* Work to complete *
Give all of the lines again, with nothing added or dropped.

* Dataset content *

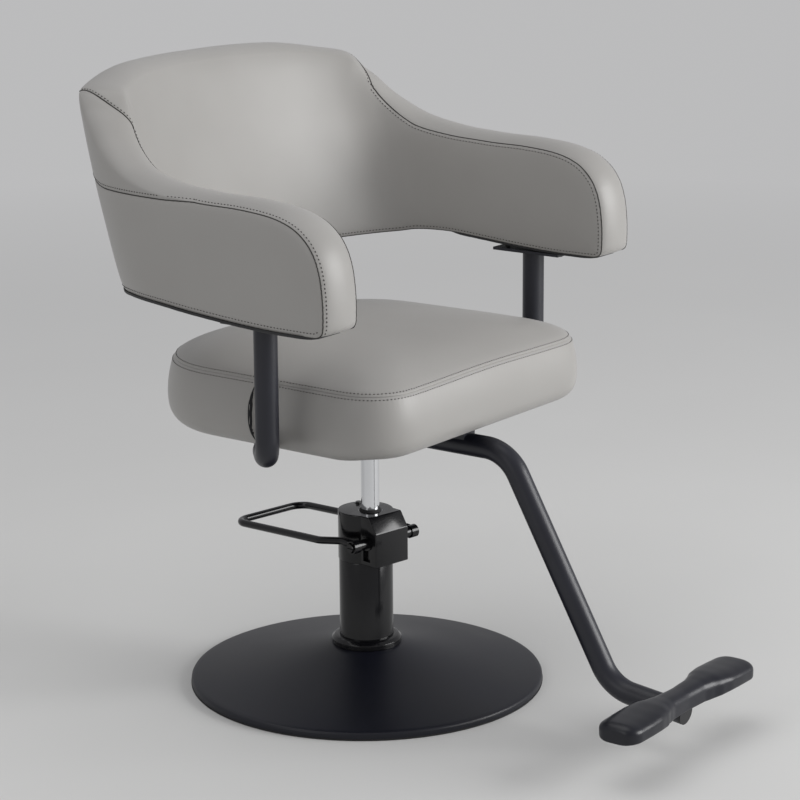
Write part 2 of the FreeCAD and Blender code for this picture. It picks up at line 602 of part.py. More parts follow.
# Footrest: bracket under the seat, bent tube and moulded cross bar.
top_z = size("rest_top_z")
rest_end = Vector(0, -size("rest_end_y"), size("rest_end_z"))
rest_knee = Vector(0, -410, 72)
end_dir = (rest_end - rest_knee).normalize()
rest_path = path("RestPath", [
    Vector(0, -108, top_z), Vector(0, -241, top_z), rest_knee, rest_end,
], [size("rest_bend"), size("rest_bend")])
forward = Vector(0, -1, 0)
rest_outer = swept("RestOuter", rest_path, "rest_r", forward)
rest_bore = swept("RestBore", rest_path, "rest_r - rest_wall", forward)
piece("footrest_tube", cut("RestTube", rest_outer, rest_bore))
rest_room = swept("RestRoom", rest_path, "rest_r + 0.1", forward)
bracket_spots = [(sx * 29, -142 + sy * 31) for sx in (-1, 1) for sy in (-1, 1)]
bracket_holes = [rod("BracketHole%d" % i, 4.2, 60, x, y, "seat_z - 30")
                 for i, (x, y) in enumerate(bracket_spots)]
bracket = cut("BracketCut", join(
    "BracketBody", block("BracketPlate", 78, 83, 5.7, -39, -184, "seat_z - 6"),
    block("BracketSaddle", 26, 74, 22, -13, -178, "seat_z - 24")),
    join("BracketTools", rest_room, *bracket_holes))
piece("footrest_bracket", bracket)
piece("footrest_bracket_bolts", *[
    join("BracketBolt%d" % i, rod("BracketShank%d" % i, 4, 19, x, y, "seat_z - 8"),
         nut("BracketHex%d" % i, 13, 5.3, x, y, "seat_z - 11.5"))
    for i, (x, y) in enumerate(bracket_spots)])
board_tools += bracket_holes
ovals = []
for i, (share, half_y, half_z) in enumerate((
        (-1, 24, 10), (-0.95, 29, 12.5), (-0.8, 31, 13.5), (-0.55, 28, 14), (-0.3, 19, 14.5),
        (0, 17, 14.5),
        (0.3, 19, 14.5), (0.55, 28, 14), (0.8, 31, 13.5), (0.95, 29, 12.5), (1, 24, 10))):
    oval = doc.addObject("Part::Ellipse", "BarOval%d" % i)
    oval.Placement = FreeCAD.Placement(Vector(), FreeCAD.Rotation(Vector(0, 1, 0), Vector(0, 0, 1),
                                                                 Vector(1, 0, 0), "XYZ"))
    bind(oval, MajorRadius=half_y, MinorRadius=half_z)
    at(oval, "bar_half * %.3f" % share, "0 - bar_y", "bar_z")
    ovals.append(oval)
bar_body = doc.addObject("Part::Loft", "BarBody")
bar_body.Sections = ovals
bar_body.Solid = True
cap_room = doc.addObject("Part::Cylinder", "CapRoom")
bind(cap_room, Radius="rest_r + 0.1", Height=60)
cap_room.Placement = FreeCAD.Placement(rest_end, FreeCAD.Rotation(Vector(0, 0, 1), end_dir))
piece("footrest_bar", cut("BarCut", bar_body, join("BarTools", rest_room, cap_room)))
plug = doc.addObject("Part::Cylinder", "EndPlug")
bind(plug, Radius="rest_r - rest_wall - 0.1", Height=14)
plug.Placement = FreeCAD.Placement(rest_end - end_dir * 12, FreeCAD.Rotation(Vector(0, 0, 1), end_dir))
cap = doc.addObject("Part::Cylinder", "EndCap")
bind(cap, Radius="rest_r", Height=4)
cap.Placement = FreeCAD.Placement(rest_end + end_dir * 0.1, FreeCAD.Rotation(Vector(0, 0, 1), end_dir))
piece("footrest_end_cap", join("EndPlugWhole", plug, cap))

drill = join("BoardTools", *board_tools)
piece("seat_board", cut("BoardDrilled", board, drill))
cover_block = drawn_out("CoverBlock", seat_plan("CoverPlan", "seat_z + 0.3", "board_inset"), "cover_t")
cover = softened("CoverRound", cover_block, size("seat_corner") - size("board_inset"),
                 upright_edges(cover_block, 1))
piece("dust_cover", cut("CoverDrilled", cover, drill))

doc.recompute()
problems = []
for obj in doc.Objects:
    if "Invalid" in obj.State or "Error" in obj.State:
        problems.append("%s %s" % (obj.Name, obj.State))
for obj in pieces:
    if obj.Shape.isNull() or not obj.Shape.isValid() or not obj.Shape.Solids:
        problems.append(obj.Label + " has no sound solid")
if problems:
    raise RuntimeError("; ".join(problems))
for obj in pieces:
    obj.Shape.exportStep("parts/%s.step" % obj.Label)
print("%d pieces" % len(pieces))
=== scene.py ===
import bpy
import bmesh
import json
import math
from mathutils import Vector, Matrix, kdtree, noise
from mathutils.geometry import delaunay_2d_cdt


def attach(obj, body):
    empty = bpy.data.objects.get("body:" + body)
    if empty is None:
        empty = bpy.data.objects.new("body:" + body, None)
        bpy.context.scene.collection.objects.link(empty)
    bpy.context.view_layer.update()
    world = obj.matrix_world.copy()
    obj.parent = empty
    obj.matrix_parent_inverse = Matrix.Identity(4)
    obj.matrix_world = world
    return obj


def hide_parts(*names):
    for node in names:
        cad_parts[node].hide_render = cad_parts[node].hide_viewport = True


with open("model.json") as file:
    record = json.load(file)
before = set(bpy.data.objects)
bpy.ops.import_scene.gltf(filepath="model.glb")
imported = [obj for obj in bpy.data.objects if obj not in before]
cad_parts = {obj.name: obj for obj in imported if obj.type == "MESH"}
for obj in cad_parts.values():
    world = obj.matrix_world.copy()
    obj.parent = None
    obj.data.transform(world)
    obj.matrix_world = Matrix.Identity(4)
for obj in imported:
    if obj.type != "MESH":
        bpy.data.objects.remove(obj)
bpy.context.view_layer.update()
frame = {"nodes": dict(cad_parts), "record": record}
print("frame loaded")

turnPump = Matrix.Rotation(math.radians(-10), 4, "Z")  # the pump stands turned a little to one side


def newMaterial(name):
    mat = bpy.data.materials.new(name)
    mat.use_nodes = True
    nodes = mat.node_tree.nodes
    shader = nodes["Principled BSDF"]
    coords = nodes.new("ShaderNodeTexCoord")
    return mat, mat.node_tree, shader, coords.outputs["Object"]


def addNode(tree, kind, **settings):
    node = tree.nodes.new(kind)
    for key, value in settings.items():
        if key.startswith("in_"):
            node.inputs[key[3:].replace("_", " ")].default_value = value
        else:
            setattr(node, key, value)
    return node


def colourRamp(tree, source, stops):
    ramp = tree.nodes.new("ShaderNodeValToRGB")
    while len(ramp.color_ramp.elements) < len(stops):
        ramp.color_ramp.elements.new(0.5)
    for element, (place, colour) in zip(ramp.color_ramp.elements, stops):
        element.position = place
        element.color = (*colour, 1)
    tree.links.new(source, ramp.inputs["Fac"])
    return ramp.outputs["Color"]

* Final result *
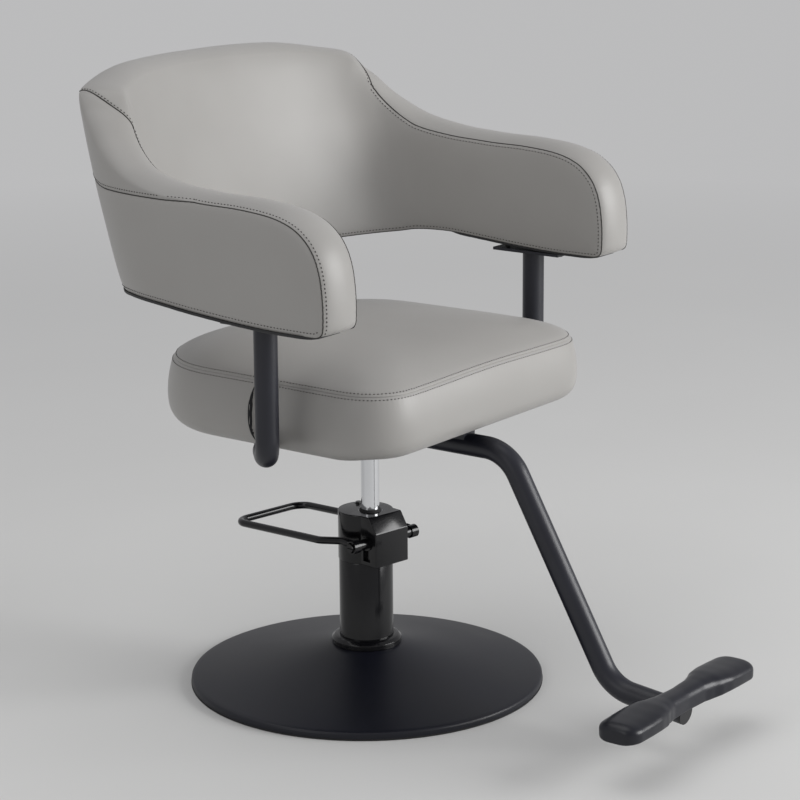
Write part 2 of the FreeCAD and Blender code for this picture. It picks up at line 602 of part.py. More parts follow.
# Footrest: bracket under the seat, bent tube and moulded cross bar.
top_z = size("rest_top_z")
rest_end = Vector(0, -size("rest_end_y"), size("rest_end_z"))
rest_knee = Vector(0, -410, 72)
end_dir = (rest_end - rest_knee).normalize()
rest_path = path("RestPath", [
    Vector(0, -108, top_z), Vector(0, -241, top_z), rest_knee, rest_end,
], [size("rest_bend"), size("rest_bend")])
forward = Vector(0, -1, 0)
rest_outer = swept("RestOuter", rest_path, "rest_r", forward)
rest_bore = swept("RestBore", rest_path, "rest_r - rest_wall", forward)
piece("footrest_tube", cut("RestTube", rest_outer, rest_bore))
rest_room = swept("RestRoom", rest_path, "rest_r + 0.1", forward)
bracket_spots = [(sx * 29, -142 + sy * 31) for sx in (-1, 1) for sy in (-1, 1)]
bracket_holes = [rod("BracketHole%d" % i, 4.2, 60, x, y, "seat_z - 30")
                 for i, (x, y) in enumerate(bracket_spots)]
bracket = cut("BracketCut", join(
    "BracketBody", block("BracketPlate", 78, 83, 5.7, -39, -184, "seat_z - 6"),
    block("BracketSaddle", 26, 74, 22, -13, -178, "seat_z - 24")),
    join("BracketTools", rest_room, *bracket_holes))
piece("footrest_bracket", bracket)
piece("footrest_bracket_bolts", *[
    join("BracketBolt%d" % i, rod("BracketShank%d" % i, 4, 19, x, y, "seat_z - 8"),
         nut("BracketHex%d" % i, 13, 5.3, x, y, "seat_z - 11.5"))
    for i, (x, y) in enumerate(bracket_spots)])
board_tools += bracket_holes
ovals = []
for i, (share, half_y, half_z) in enumerate((
        (-1, 24, 10), (-0.95, 29, 12.5), (-0.8, 31, 13.5), (-0.55, 28, 14), (-0.3, 19, 14.5),
        (0, 17, 14.5),
        (0.3, 19, 14.5), (0.55, 28, 14), (0.8, 31, 13.5), (0.95, 29, 12.5), (1, 24, 10))):
    oval = doc.addObject("Part::Ellipse", "BarOval%d" % i)
    oval.Placement = FreeCAD.Placement(Vector(), FreeCAD.Rotation(Vector(0, 1, 0), Vector(0, 0, 1),
                                                                 Vector(1, 0, 0), "XYZ"))
    bind(oval, MajorRadius=half_y, MinorRadius=half_z)
    at(oval, "bar_half * %.3f" % share, "0 - bar_y", "bar_z")
    ovals.append(oval)
bar_body = doc.addObject("Part::Loft", "BarBody")
bar_body.Sections = ovals
bar_body.Solid = True
cap_room = doc.addObject("Part::Cylinder", "CapRoom")
bind(cap_room, Radius="rest_r + 0.1", Height=60)
cap_room.Placement = FreeCAD.Placement(rest_end, FreeCAD.Rotation(Vector(0, 0, 1), end_dir))
piece("footrest_bar", cut("BarCut", bar_body, join("BarTools", rest_room, cap_room)))
plug = doc.addObject("Part::Cylinder", "EndPlug")
bind(plug, Radius="rest_r - rest_wall - 0.1", Height=14)
plug.Placement = FreeCAD.Placement(rest_end - end_dir * 12, FreeCAD.Rotation(Vector(0, 0, 1), end_dir))
cap = doc.addObject("Part::Cylinder", "EndCap")
bind(cap, Radius="rest_r", Height=4)
cap.Placement = FreeCAD.Placement(rest_end + end_dir * 0.1, FreeCAD.Rotation(Vector(0, 0, 1), end_dir))
piece("footrest_end_cap", join("EndPlugWhole", plug, cap))

drill = join("BoardTools", *board_tools)
piece("seat_board", cut("BoardDrilled", board, drill))
cover_block = drawn_out("CoverBlock", seat_plan("CoverPlan", "seat_z + 0.3", "board_inset"), "cover_t")
cover = softened("CoverRound", cover_block, size("seat_corner") - size("board_inset"),
                 upright_edges(cover_block, 1))
piece("dust_cover", cut("CoverDrilled", cover, drill))

doc.recompute()
problems = []
for obj in doc.Objects:
    if "Invalid" in obj.State or "Error" in obj.State:
        problems.append("%s %s" % (obj.Name, obj.State))
for obj in pieces:
    if obj.Shape.isNull() or not obj.Shape.isValid() or not obj.Shape.Solids:
        problems.append(obj.Label + " has no sound solid")
if problems:
    raise RuntimeError("; ".join(problems))
for obj in pieces:
    obj.Shape.exportStep("parts/%s.step" % obj.Label)
print("%d pieces" % len(pieces))
=== scene.py ===
import bpy
import bmesh
import json
import math
from mathutils import Vector, Matrix, kdtree, noise
from mathutils.geometry import delaunay_2d_cdt


def attach(obj, body):
    empty = bpy.data.objects.get("body:" + body)
    if empty is None:
        empty = bpy.data.objects.new("body:" + body, None)
        bpy.context.scene.collection.objects.link(empty)
    bpy.context.view_layer.update()
    world = obj.matrix_world.copy()
    obj.parent = empty
    obj.matrix_parent_inverse = Matrix.Identity(4)
    obj.matrix_world = world
    return obj


def hide_parts(*names):
    for node in names:
        cad_parts[node].hide_render = cad_parts[node].hide_viewport = True


with open("model.json") as file:
    record = json.load(file)
before = set(bpy.data.objects)
bpy.ops.import_scene.gltf(filepath="model.glb")
imported = [obj for obj in bpy.data.objects if obj not in before]
cad_parts = {obj.name: obj for obj in imported if obj.type == "MESH"}
for obj in cad_parts.values():
    world = obj.matrix_world.copy()
    obj.parent = None
    obj.data.transform(world)
    obj.matrix_world = Matrix.Identity(4)
for obj in imported:
    if obj.type != "MESH":
        bpy.data.objects.remove(obj)
bpy.context.view_layer.update()
frame = {"nodes": dict(cad_parts), "record": record}
print("frame loaded")

turnPump = Matrix.Rotation(math.radians(-10), 4, "Z")  # the pump stands turned a little to one side


def newMaterial(name):
    mat = bpy.data.materials.new(name)
    mat.use_nodes = True
    nodes = mat.node_tree.nodes
    shader = nodes["Principled BSDF"]
    coords = nodes.new("ShaderNodeTexCoord")
    return mat, mat.node_tree, shader, coords.outputs["Object"]


def addNode(tree, kind, **settings):
    node = tree.nodes.new(kind)
    for key, value in settings.items():
        if key.startswith("in_"):
            node.inputs[key[3:].replace("_", " ")].default_value = value
        else:
            setattr(node, key, value)
    return node


def colourRamp(tree, source, stops):
    ramp = tree.nodes.new("ShaderNodeValToRGB")
    while len(ramp.color_ramp.elements) < len(stops):
        ramp.color_ramp.elements.new(0.5)
    for element, (place, colour) in zip(ramp.color_ramp.elements, stops):
        element.position = place
        element.color = (*colour, 1)
    tree.links.new(source, ramp.inputs["Fac"])
    return ramp.outputs["Color"]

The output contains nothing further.